Speaking to Kate Kellaway, Berger explained his interest in labor and social issues. “The connection between the human condition and labour is frequently forgotten, and for me was always so important. At 16, I went down a coal mine in Derbyshire and spent a day on the coal face – just watching the miners. It had a profound effect,” he told her. When she asked how it made him feel. He responded quietly. “Respect. Just respect. There are two kinds. Respect to do with ceremony – what happens when you visit the House of Lords. And a completely different respect associated with danger,” he said. “This is not a prescription for others, but when I look back on my life I think it’s very significant I never went to a university. I refused to go. Lots of people were pushing me and I said, ‘No. I don’t want to’, because those years at university form a whole way of thinking.”

Verso Books is the place to go for the Berger back catalog, but over the years, UCP and its distributed presses have published a handful of titles about his life and work, a few of which are noted below.

A Jar of Wild Flowers: Essays in Celebration of John Berger (ed. Yasmin Gunaratnam and Amarjit Chandan, Zed Books, 2016)

This international and cross-cultural collection includes short pieces by thirty of Berger’s friends, artistic collaborators, and others inspired by his work on the occasion of this ninetieth birthday, including Julie Christie, Sally Potter, Ram Rahman, Ali Smith, Nick Thorpe, Hsiao-Hung Pai, and many others.

 

John Berger (Andy Merrifield, Reaktion Books, 2012)

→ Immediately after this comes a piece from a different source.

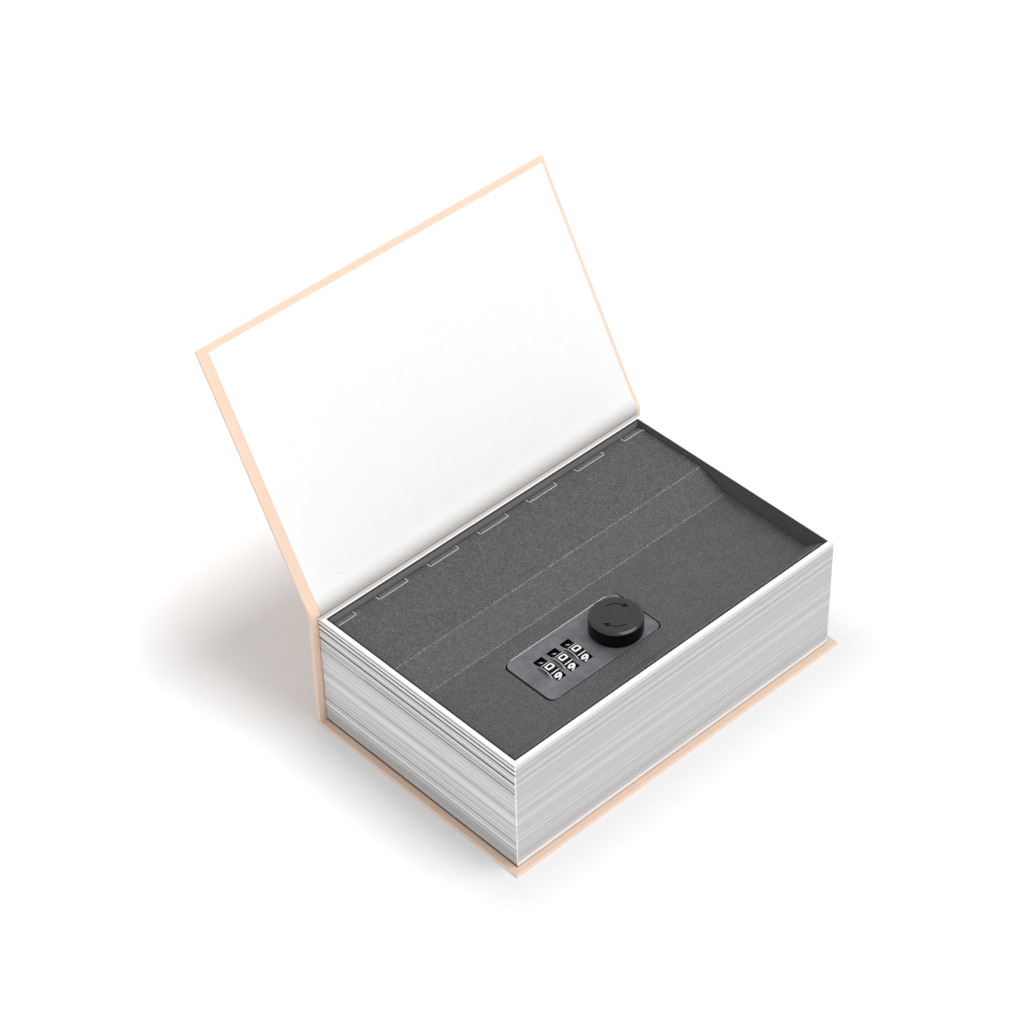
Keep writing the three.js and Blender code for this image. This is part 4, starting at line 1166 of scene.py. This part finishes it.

In this concise yet detailed study of Berger’s life and work, the first for decades, Andy Merrifield sheds light on Berger the man, the artist, and the concerned citizen. Merrifield shows Berger to be a figure who constantly strives to open up new horizons, and also reveals the depth of feeling that infuses even his most intellectual work.

 

And, finally, from Susie Linfield’s The Cruel Radiance: Photography and Political Violence:

“Continuing this tradition of photography criticism is John Berger, the most morally cogent and emotionally perceptive critic that photography has produced. “My first interest in photography was passionate,” Berger has written; and when you read his work, you know this is so. (As a young man, Berger dreamed of composing a book of love poems illustrated with photographs.) Berger has frequently included photographs in his books. More important, he has argued that photographs represent an “opposition to history” by which ordinary people affirm the subjective experiences that modernity, science, and industrial capitalism have done so much to crush: “And so, hundreds of millions of photographs, fragile images, often carried next to the heart or placed by the side of the bed, are used to refer to that which historical time has no right to destroy.” Like Sontag, Berger is acutely aware of the central place that photography occupies in modern life; unlike Sontag, he respects the prosaic yet meaningful ways in which people throughout the world use photographs.”